O ministro do STF também mandou a Câmara suspender o pagamento de “vencimentos e quaisquer outras verbas” destinados ao gabinete de Zambelli. A decisão prevê ainda o bloqueio de transferências, inclusive por meio de Pix, de veículos e de canais e perfis nas redes sociais. 

Inelegibilidade e condenações por ataques ao TSE e Lula

Carla Zambelli conseguiu ser reeleita em 2022, com 946.244 votos. Mas ela acumula pelo menos quatro condenações por fake news contra adversários políticos e o sistema eleitoral brasileiro. Principalmente naquele período eleitoral, o que pode lhe custar seu mandato.

Em dezembro de 2024, o Tribunal Regional Eleitoral de São Paulo (TRE-SP) acatou uma ação movida pela deputada federal Sâmia Bomfim (Psol-SP) contra Zambelli por fake news contra o processo eleitoral.
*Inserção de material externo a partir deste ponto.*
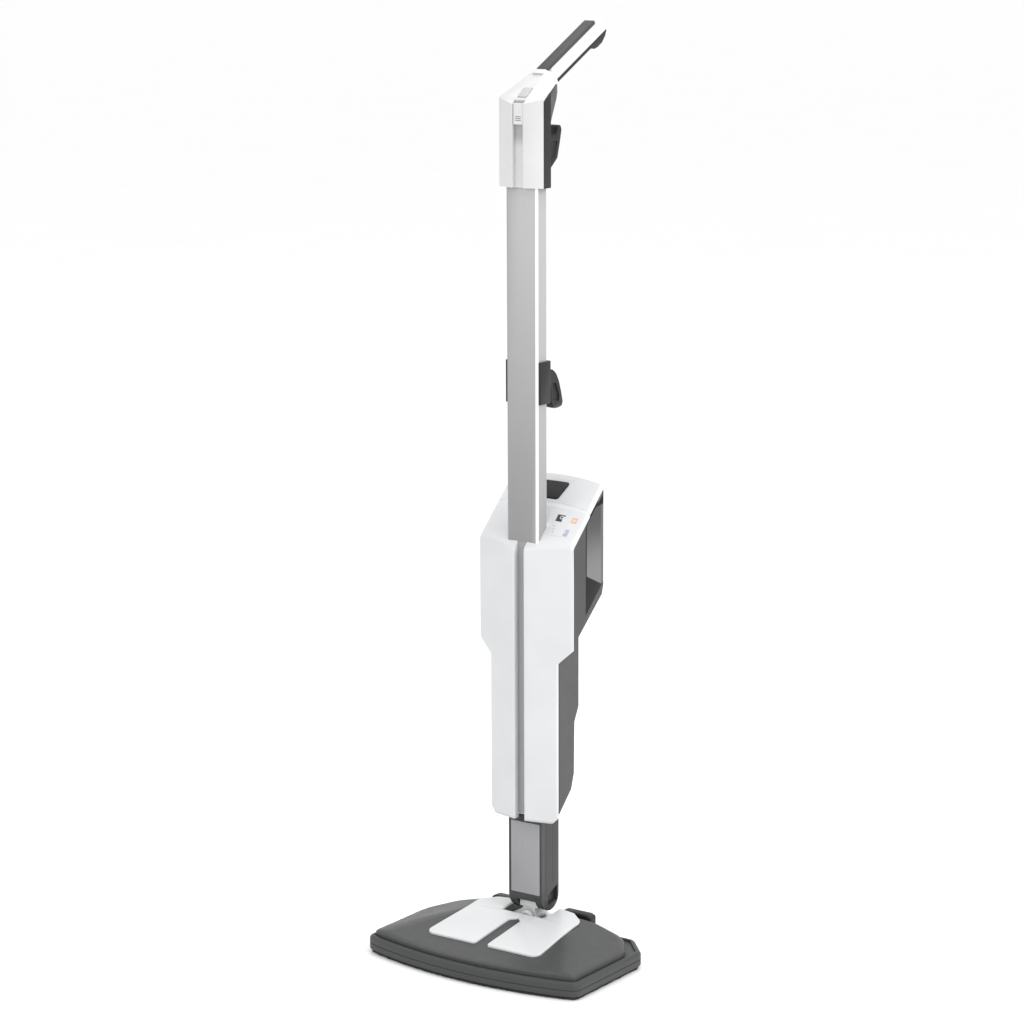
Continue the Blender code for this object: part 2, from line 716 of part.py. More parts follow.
def pole_room(grow, low, high):
    return box("pole_room", (-POLE_HALF_W - grow, POLE_FRONT_Y - grow, low),
               (POLE_HALF_W + grow, POLE_BACK_Y + grow, high))


def front_shell():
    """White V-shaped front with the spine's channel, turning over into the sloped face."""
    item = body_form("front_shell", 0.0)
    cut(item, body_form("front_inside", BODY_SKIN))
    down = cap_line(0.0)
    behind = [(BODY_SPLIT_Y, 0.10), (0.10, 0.10), (0.10, 0.75), (LID_SEAM_Y, 0.75),
              (LID_SEAM_Y, slope_z(LID_SEAM_Y, down)), (BODY_SPLIT_Y, slope_z(BODY_SPLIT_Y, down))]
    cut(item, prism("front_split", behind, -0.12, 0.12, "X"))
    for side in (-1, 1):
        low, high = sorted((side * (CHANNEL_HALF_W + 0.0001), side * (CHANNEL_HALF_W + 0.0021)))
        join(item, box("channel_wall", (low, -0.0330, 0.182), (high, POLE_FRONT_Y - GAP, 0.545)))
    neck = NECK_HALF_W + 0.0005
    cut(item, box("front_neck_room", (-neck, PITCH_Y - NECK_HALF_D - 0.0005, 0.10), (neck, 0.10, 0.245)))
    cut(item, box("channel", (-CHANNEL_HALF_W, -0.06, 0.10), (CHANNEL_HALF_W, POLE_FRONT_Y, 0.60)))
    cut(item, pole_room(0.0005, 0.10, 0.70))
    return item


def rear_shell():
    """Grey housing of the works, with a shelf and a wall round the tank's bay."""
    item = body_form("rear_shell", 0.0)
    cut(item, body_form("rear_inside", BODY_SKIN))
    bay = [(BAY_FRONT_Y, BAY_FLOOR_Z), (0.10, BAY_FLOOR_Z + (0.10 - BAY_FRONT_Y) * BAY_FLOOR_RISE), (0.10, 0.75),
           (BAY_FRONT_Y, 0.75)]
    wall = 0.0022
    top = slope_z(BAY_FRONT_Y, cap_line(0.0)) - 0.001
    inner = BODY_HALF_W - BODY_SKIN + 0.0005
    cut(item, prism("tank_bay", bay, -0.12, 0.12, "X"))
    shelf = [(BAY_FRONT_Y - wall, BAY_FLOOR_Z - wall * 1.4), (BODY_REAR_Y - 0.0010, BAY_FLOOR_Z - wall * 1.4
              + (BODY_REAR_Y - 0.0010 - BAY_FRONT_Y + wall) * BAY_FLOOR_RISE),
             (BODY_REAR_Y - 0.0010, BAY_FLOOR_Z + (BODY_REAR_Y - 0.0010 - BAY_FRONT_Y) * BAY_FLOOR_RISE),
             (BAY_FRONT_Y, BAY_FLOOR_Z), (BAY_FRONT_Y, top), (BAY_FRONT_Y - wall, top - 0.002)]
    join(item, prism("shelf", shelf, -inner, inner, "X"))
    down = cap_line(GAP)
    front = [(-0.10, 0.10), (BODY_SPLIT_Y + GAP, 0.10), (BODY_SPLIT_Y + GAP, slope_z(BODY_SPLIT_Y + GAP, down)),
             (0.10, slope_z(0.10, down)), (0.10, 0.80), (-0.10, 0.80)]
    cut(item, prism("rear_split", front, -0.12, 0.12, "X"))
    neck = NECK_HALF_W + 0.0005
    cut(item, box("neck_room", (-neck, -0.05, 0.10), (neck, PITCH_Y + NECK_HALF_D + 0.0005, 0.245)))
    cut(item, rod("gland_hole", (0, 0.0, 0.395), (0, 0.04, 0.395), 0.0062))
    cut(item, rod("valve_hole", (0.035, 0.030, 0.440), (0.035, 0.030, 0.490), 0.0075))
    for x, z in REAR_SCREWS:
        cut(item, rod("screw_hole", (x, 0.0, z), (x, 0.05, z), 0.0022, 12))
    return item


REAR_SCREWS = ((-0.040, 0.250), (0.040, 0.250), (-0.040, 0.405), (0.040, 0.405))


def rear_screw(name, x, z):
    rear = 0.0154 if z < 0.3 else BODY_WAIST_REAR_Y
    item = rod(name, (x, rear + 0.0006, z), (x, rear + 0.0026, z), 0.0034, 16)
    join(item, rod("screw_stem", (x, rear - 0.009, z), (x, rear + 0.001, z), 0.0015, 12))
    return item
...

Em janeiro de 2025, o TRE-SP cassou os direitos políticos de Zambelli por 8 anos. 

Antes disso, em setembro de 2023, Zambelli, Mara Gabrilli e Flávio Bolsonaro foram condenados pelo Tribunal Superior Eleitoral (TSE) a pagar R$ 10 mil a Lula por espalhar mentira que o petista pagou para não ser relacionado ao assassinato do ex-prefeito de Santo André (SP) Celso Daniel (PT).

No dia 25 do mesmo mês, Zambelli foi multada em R$ 30 mil por divulgar a notícia falsa sobre a manipulação de urnas eletrônicas, publicada nas redes sociais durante a campanha eleitoral de 2022. Já em 20 de fevereiro de 2024, o TSE multou Zambelli em R$ 30 mil por propagação de desinformação contra o então candidato Lula em 2022.

Agora, enquanto diz buscar forças para enfrentar as decisões judiciais, além dos recursos que serão apresentados à Justiça, Zambelli afirma ter outro trunfo: a Câmara. Diz que o presidente da Casa, Hugo Motta (Republicanos-PB), deu “sinal verde” ao líder do PL, Sóstenes Cavalcante (PL-RJ), para apresentar pedido de suspensão da ação penal contra ela no caso da invasão ao sistema do CNJ.